--- To do ---
Scan the material and copy every line in which "bodies" appears.

======== Source data ========

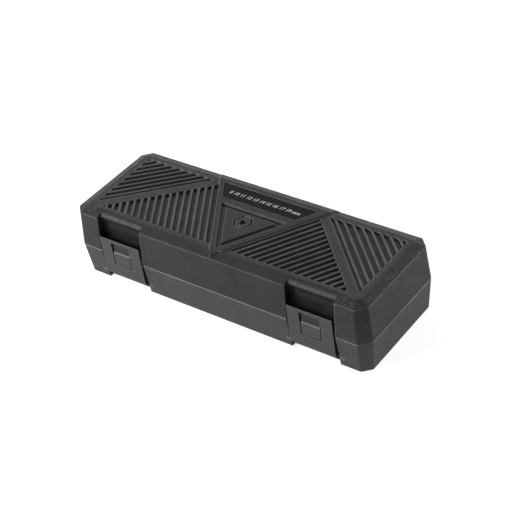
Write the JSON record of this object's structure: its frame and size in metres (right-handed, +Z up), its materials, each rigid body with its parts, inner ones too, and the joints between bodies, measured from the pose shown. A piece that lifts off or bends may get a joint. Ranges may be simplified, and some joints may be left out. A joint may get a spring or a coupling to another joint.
{
  "type": "socket wrench set in case",
  "caption": "Latched hard case with ribbed lid holding a foam tray of sockets, a reversible ratchet, extension bars and a spark plug socket.",
  "frame": {"origin": "middle of the case's underside, where it rests", "axes": "+X along the case from its left end to its right end, +Y from the latches to the hinges, +Z up through the lid"},
  "size_m": [0.28, 0.1062, 0.0635],
  "materials": {
    "base_plastic": "moulded black plastic with a fine grain",
    "lid_plastic": "moulded black plastic with a fine grain",
    "latch_plastic": "satin black plastic",
    "plate_plastic": "smooth black plate",
    "tray_foam": "dense black foam, cut to the tools",
    "foam": "fine-celled black foam",
    "pin_steel": "drawn steel",
    "tool_chrome": "polished chrome plate",
    "dark_steel": "hardened steel, slightly dark",
    "grip_rubber": "soft black rubber"
  },
  "bodies": {
    "base": {"base_shell": "base_plastic", "tool_tray": "tray_foam", "left_hinge_pin": "pin_steel", "right_hinge_pin": "pin_steel", "left_latch_pin": "pin_steel", "right_latch_pin": "pin_steel", "ratchet_body": "tool_chrome", "ratchet_grip": "grip_rubber", "head_cover": "tool_chrome", "cover_screws": "dark_steel", "extension_bar_150": "tool_chrome", "extension_bar_75": "tool_chrome", "spark_plug_socket": "tool_chrome", "spark_plug_ring": "grip_rubber", "pawl_spring": "dark_steel", "socket_8mm": "tool_chrome", "socket_10mm": "tool_chrome", "socket_11mm": "tool_chrome", "socket_12mm": "tool_chrome", "socket_13mm": "tool_chrome", "socket_14mm": "tool_chrome", "socket_15mm": "tool_chrome", "socket_16mm": "tool_chrome", "socket_17mm": "tool_chrome", "socket_19mm": "tool_chrome"},
    "lid": {"lid_shell": "lid_plastic", "lid_foam": "foam", "name_plate": "plate_plastic"},
    "left_latch": {"left_latch": "latch_plastic"},
    "right_latch": {"right_latch": "latch_plastic"},
    "drive": {"drive_gear": "tool_chrome", "drive_ball": "pin_steel"},
    "release_button": {"release_button": "tool_chrome"},
    "reversing_lever": {"reversing_lever": "tool_chrome"},
    "pawl": {"pawl": "dark_steel"}
  },
  "joints": [
    {"name": "lid_hinge", "type": "hinge", "parent": "base", "child": "lid", "pos_m": [0, 0.0532, 0.0293], "axis": [-1, 0, 0], "range_deg": [0, 150]},
    {"name": "left_latch_hinge", "type": "hinge", "parent": "base", "child": "left_latch", "pos_m": [-0.091, -0.0457, 0.008], "axis": [1, 0, 0], "range_deg": [0, 90]},
    {"name": "right_latch_hinge", "type": "hinge", "parent": "base", "child": "right_latch", "pos_m": [0.091, -0.0457, 0.008], "axis": [1, 0, 0], "range_deg": [0, 90]},
    {"name": "drive_spin", "type": "hinge", "parent": "base", "child": "drive", "pos_m": [0.108, 0.0091, 0.0245], "axis": [0, 0, 1], "continuous": true},
    {"name": "release_press", "type": "slide", "parent": "drive", "child": "release_button", "axis": [0, 0, -1], "range_m": [0, 0.0022], "stiffness_N_per_m": 150, "springref_m": -0.001},
    {"name": "reversing_lever_turn", "type": "hinge", "parent": "base", "child": "reversing_lever", "pos_m": [0.089, 0.0091, 0.0339], "axis": [0, 0, 1], "range_deg": [0, 50]},
    {"name": "pawl_rock", "type": "hinge", "parent": "base", "child": "pawl", "pos_m": [0.089, 0.0091, 0.0245], "axis": [0, 0, 1], "range_deg": [0, 8]}
  ],
  "couplings": [
    {"joint": "pawl_rock", "follows": "reversing_lever_turn", "ratio": 0.16}
  ]
}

========

--- Answer for this exercise ---
Write the JSON record of this object's structure: its frame and size in metres (right-handed, +Z up), its materials, each rigid body with its parts, inner ones too, and the joints between bodies, measured from the pose shown. A piece that lifts off or bends may get a joint. Ranges may be simplified, and some joints may be left out. A joint may get a spring or a coupling to another joint.
  "bodies": {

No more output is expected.